Provided by Food Network Kitchen

Categories     main-dish

Time 1h

Yield 12 to 15 servings

Number Of Ingredients 22

Nonstick cooking spray, for the baking dish
3 cups stone-ground cornmeal
1/4 cup sugar
1 tablespoon baking powder
1 tablespoon kosher salt
1 teaspoon baking soda
2 cups buttermilk
1 cup vegetable oil
4 large eggs
1 tablespoon vegetable oil
1 small yellow onion, grated
1 pound ground beef (80/20)
2 tablespoons chili powder
2 tablespoons tomato paste
1 tablespoon kosher salt
2 teaspoons chipotle chile powder
2 teaspoons ground cumin
One 28-ounce can crushed tomatoes
1 cup shredded Cheddar
1/2 cup sour cream
1 jalapeno, halved, seeded and thinly sliced
2 scallions, thinly sliced

Steps:

  • For the cornbread: Preheat the oven to 375 degrees F. Coat a 9-by-13-inch baking dish with cooking spray.
  • Whisk together the cornmeal, sugar, baking powder, salt and baking soda in a large bowl.
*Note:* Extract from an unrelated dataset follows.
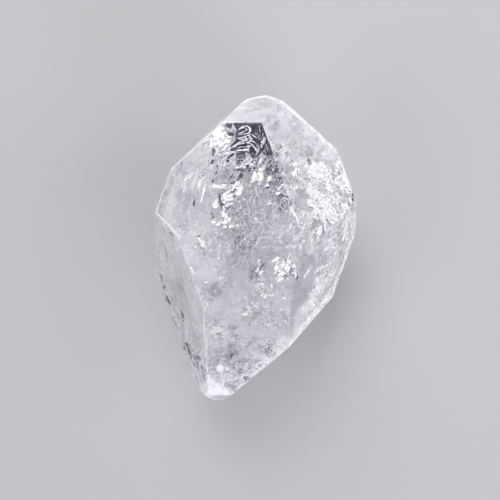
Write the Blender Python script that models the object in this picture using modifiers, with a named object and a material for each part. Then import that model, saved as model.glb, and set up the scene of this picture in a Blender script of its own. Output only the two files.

Whisk the buttermilk, oil and eggs in a medium bowl. Fold the egg mixture into the cornmeal mixture until well combined. Pour into the prepared baking dish and bake until the edges are golden brown and the center bounces back when pressed with a finger, 25 to 30 minutes.
  • For the chili: Meanwhile, heat the oil in a large saucepan over medium-high heat. Add the onions and cook until slightly softened, about 5 minutes. Add the ground beef and cook until no longer pink, about 5 minutes. Add the chili powder, tomato paste, salt, chipotle powder and cumin and cook until the spices begin to fry. Add the tomatoes and bring to a boil. Reduce the heat to low and simmer until slightly thickened, about 20 minutes.
  • Once the cornbread is baked, use the handle of a large wooden spoon to poke 35 holes into the cornbread, making sure that the spoon goes all the way to the bottom of the baking dish.
  • Spoon the chili on top of the cornbread and spread evenly with the wooden spoon while pressing the chili into the holes. Top with the cheese, dollops of sour cream, jalapenos and scallions. Cut into 15 pieces and serve immediately.